A MONTH LATER I was in New York City to attend the New Music Seminar, during the same week in which the Jacksons were playing several dates at the city’s Madison Square Garden. By this time, the skepticism and suspicion that had greeted the tour’s start in Kansas City had turned into outright hostility in some quarters—most of it directed at Michael Jackson himself. On more than one occasion, when Jackson’s name would be cited during panels at the New Music Seminar as somebody who had helped dispel some of the racial barriers in the 1980s pop scene, the notion was met with jeers.

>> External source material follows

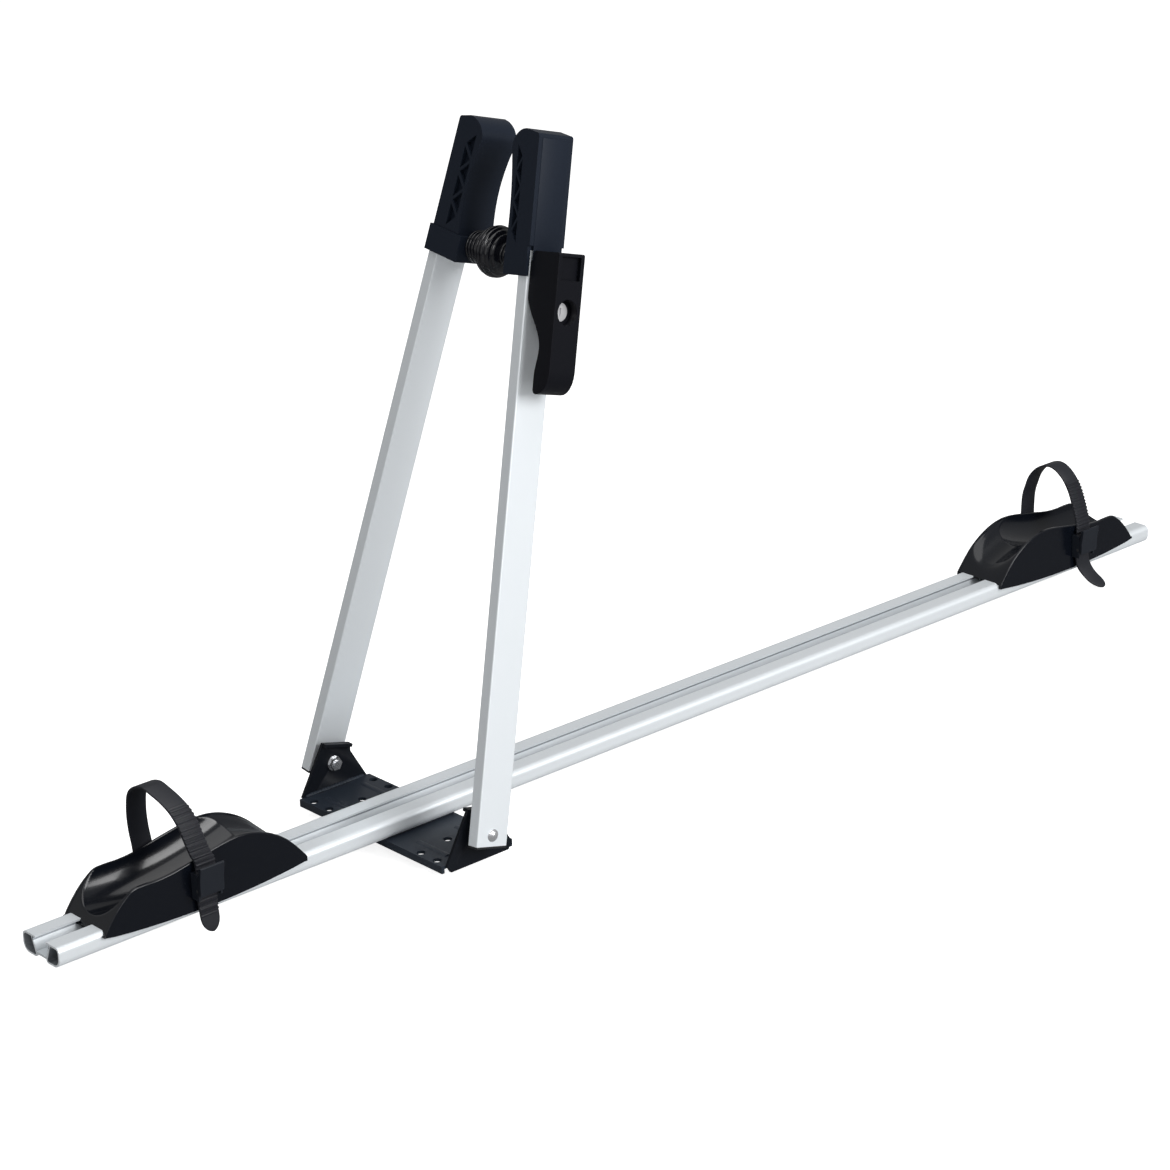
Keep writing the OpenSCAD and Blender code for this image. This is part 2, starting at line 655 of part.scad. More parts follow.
// Cross-section of a tray's sides, narrowed or widened by grow, with its foot at the skirt
module tray_sides(grow = 0) translate([-eps, 0, 0]) rotate([90, 0, 90]) linear_extrude(tray_len + 2)
  polygon([[-tray_w / 2 - grow, -skirt - 1], [tray_w / 2 + grow, -skirt - 1],
    [tray_top_w / 2 + grow, tray_h + 1], [-tray_top_w / 2 - grow, tray_h + 1]]);

// Half the tray's width at a height above the rail
function half_w(z) = tray_w / 2 - side_lean * (z + skirt + 1);

hood_rise = 17.9;
hood_low = 7.1;
hood_r = 34;
tray_bolt_at = 160;
tray_bolt_seat = scoop_floor - 0.8;
nut_top = -lip_t - run_gap;

module tray(front) color("black") on_tray(front) difference() {
  intersection() {
    rotate([90, 0, 0]) linear_extrude(2 * tray_w, center = true) polygon(tray_outline());
    tray_sides();
  }
  scoop_wheel();
  // Dished hood at the pointed end
  translate([0, 0, hood_low]) rotate([0, -hood_rise, 0]) translate([-20, 0, hood_r]) rotate([0, 90, 0])
    cylinder(h = 110, r = hood_r);
  // Room for the rail, and the hollow under the pointed end
  translate([-eps, -rail_w / 2 - strap_gap, -2 * skirt])
    cube([tray_len + 2, rail_w + 2 * strap_gap, 2 * skirt + run_gap]);
  difference() {
    intersection() {
      translate([0, 0, -tray_wall]) rotate([90, 0, 0])
        linear_extrude(tray_w, center = true) polygon(tray_outline());
      tray_sides(-tray_wall);
      translate([0, -tray_w, 0]) cube([95, 2 * tray_w, tray_h]);
    }
    scoop_wheel(tray_wall);
  }
  translate([tray_bolt_at, 0, -eps]) cylinder(h = 2 * scoop_floor, d = tray_bolt_d + 2 * bore_gap);
  translate([tray_bolt_at, 0, tray_bolt_seat]) cylinder(h = 2 * scoop_floor, d = 2.6 * tray_bolt_d);
  rivet_holes(front);
}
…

This is what is called “backlash,” and in the case of Michael Jackson it was not a simple or pretty matter. To be honest, some of the anger directed at Jackson had to do with the press’s notion that somehow Michael and his brothers were simply the latest case of pop-cultural hype—a charge that was also frequently leveled at Elvis Presley and the Beatles in the early stages of their mass fame. Clearly, there is a big difference between what Michael Jackson represented to his audience (an instinctual physical and emotional savvy meant to turn personal fear into public celebration) and what Presley and the Beatles represented to theirs (good, old-fashioned youth-cultural disruption). Yet all these artists shared one thing: They bound together millions of otherwise dissimilar people in not just a quirk of shared taste, but also a forceful, heartfelt consensus that spoke to common dreams and era-rooted values. In 1984, it wasn’t yet clear whether Jackson would go on to have the continuing momentum or epic sweep of Presley and the Beatles, but at the time I thought it likely that his mass popularity represented something more significant than the incidental mass appeal of such artists as Peter Frampton or the Bee Gees. Looking back, I think I was both right and wrong—and I’m not sure which likelihood today disturbs me more.